Most Americans don’t fancy rewarding the violation of their laws on such a scale. Practically, too, they recognize that headlines about thousands of illegal immigrants winning such an eye-popping lottery jackpot would act as a further come-hither for millions more foreigners with itchy feet. The US already entices incomers with higher wages, government benefits and a sunnier future for offspring. Now maybe you’ll get lucky and the border patrol will do or say something disagreeable. Presto, the great and the good at the ACLU will make you a millionaire.

Accordingly, in response to this story, Fox News hosts have been falling over themselves to top one another’s indignation. But they don’t really look indignant. They look so happy they could weep. In the Wall Street Journal, the news report “US in talks to pay hundreds of millions to families separated at border” immediately hit the most-popular list at no. 1.

It was already a contest whether the shambolic withdrawal from Afghanistan or the accelerating free-for-all at America’s southern border qualifies as the bigger black eye for Biden; this latest media godsend for Republicans may shift the balance towards the latter. Readers of this column will hardly be surprised that I advocate controlled immigration, so the prospect of dangling a piñata bursting with more than $1 billion on the American side of the Rio Grande obviously causes me some distress. The stampede to America’s south could soon make the New York City marathon look like a knitting circle power-walking around Gramercy Park. But readers should also know by now that I revile Trump. So my distress is increasingly focused on the big picture.

Such an obscenely generous settlement wouldn’t only amount to an excessive reward for breaking American laws; it would also re-gift the Dems’ PR advantage to Donald Trump. And this is a story that fires up a wider swath of the public than his minority base, including the independents who swing elections.
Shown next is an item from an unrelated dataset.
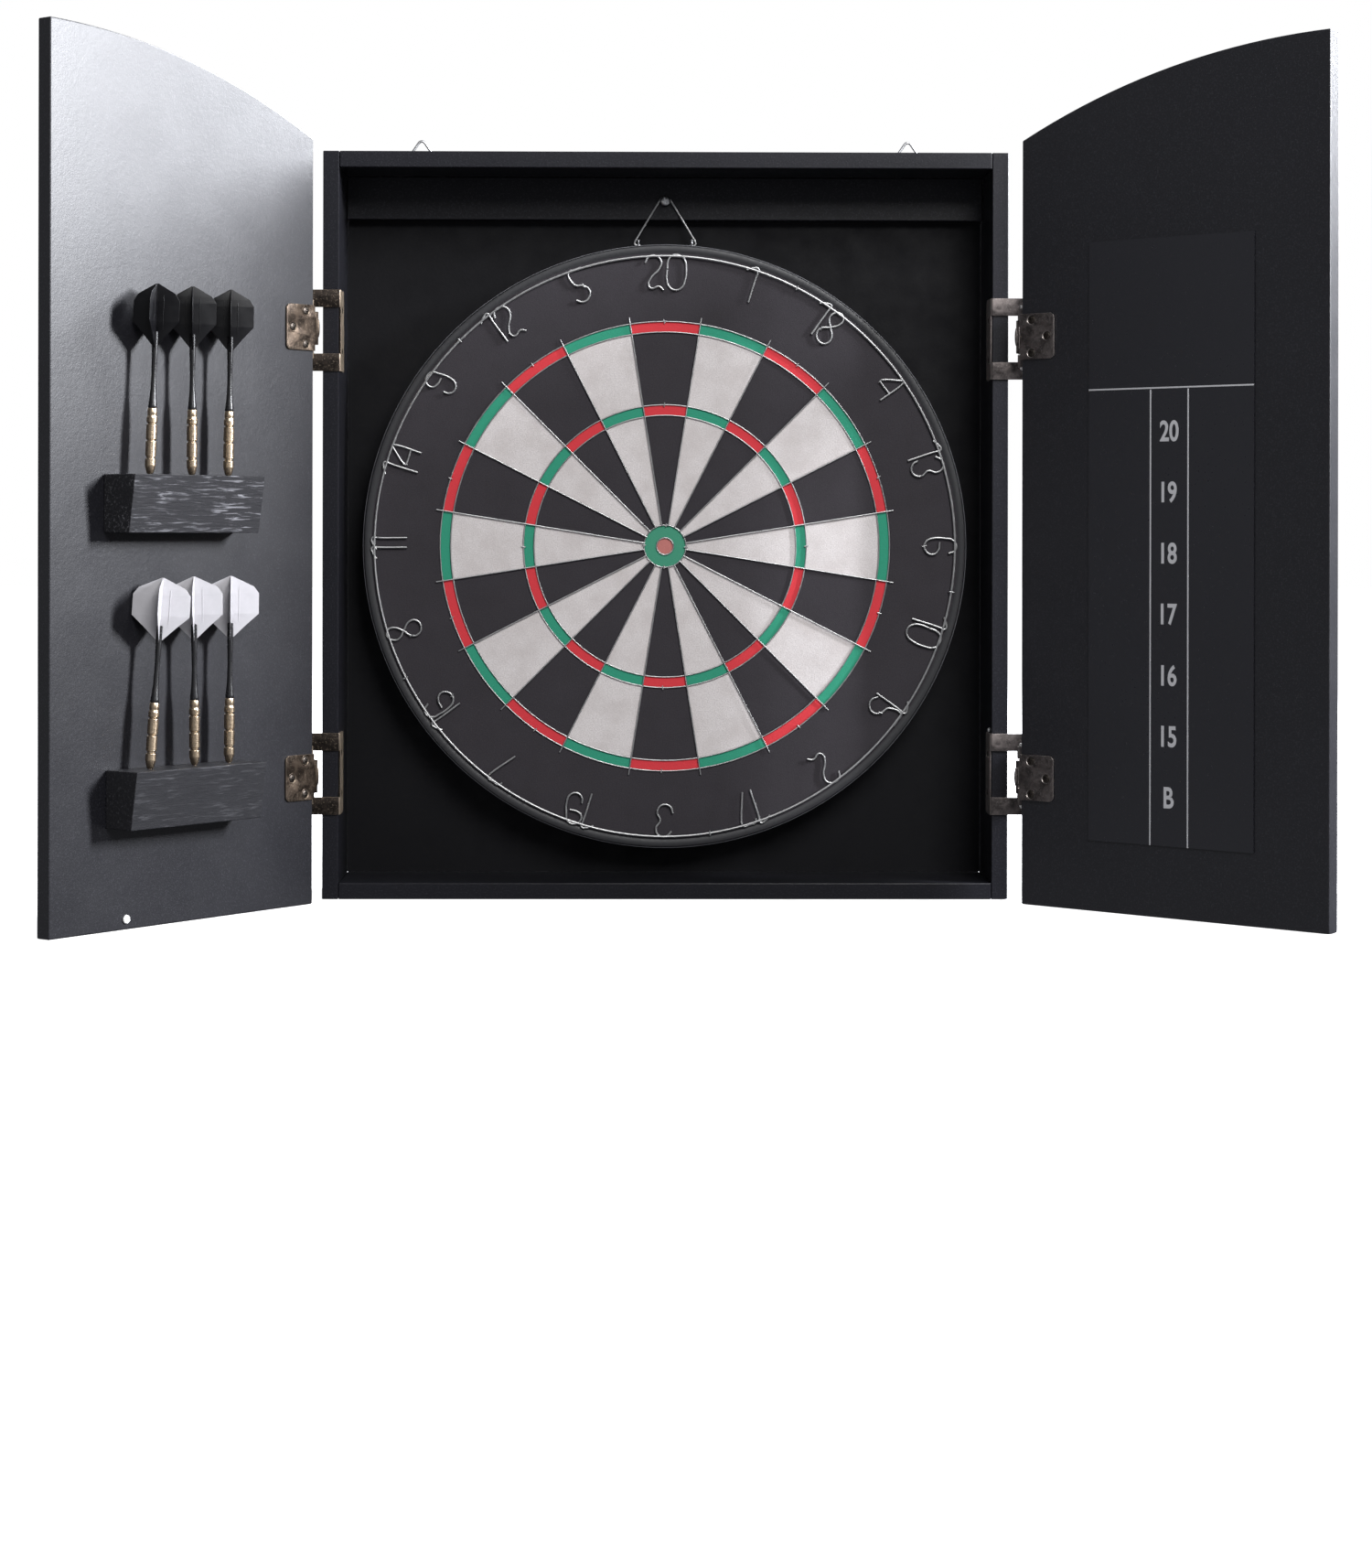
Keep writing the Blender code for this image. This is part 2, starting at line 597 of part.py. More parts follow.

No sooner is the last presidential contest over than, like most Americans, I’m eyeing the next one. In my broadly shared dread that Republicans will nominate you-know-who yet again, I sometimes postulate desperately that maybe we’ll all be saved by a deus ex machina, and the previous poser in the White House will be struck by some debilitating ailment. I’d settle for incurable laryngitis. Or maybe the guy could break out in hard, goitrous globules of insoluble lard. After all, when the supermodel Linda Evangelista had this adverse reaction to a fat-freezing procedure, she became a shut-in! Yeah, yeah. I did say I was desperate. And for a novelist, resorting to divine intervention constitutes piss-poor plotting.
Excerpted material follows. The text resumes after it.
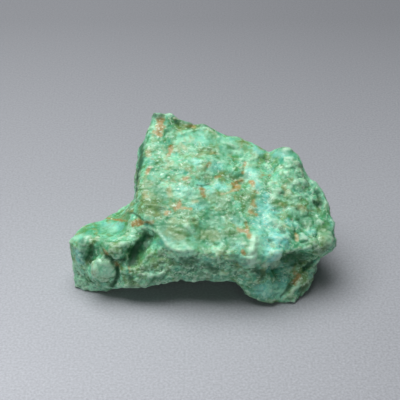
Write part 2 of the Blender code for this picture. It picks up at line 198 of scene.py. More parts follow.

The thing is, I’m not the first to suppose that Biden, who just referred to Glasgow’s climate conference as “the G-26,” might serve only one term. Nor am I the only one who considers America’s vice-president an incompetent dolt who harbors no genuine political convictions, emits a compulsive, mirthless cackle under stress and only achieved her office by dint of sex, ethnicity and race. (Let’s reserve “Veep: couldn’t we at least have elected Julia Louis-Dreyfus?” for future discussion.) Maybe something will indeed come out of left field, and I won’t have to face it. But right now I’m looking in wide-eyed horror at Kamala vs the Donald in 2024, as if standing in the middle of the freeway with the two headlights of a truck barreling towards me and not being able to move.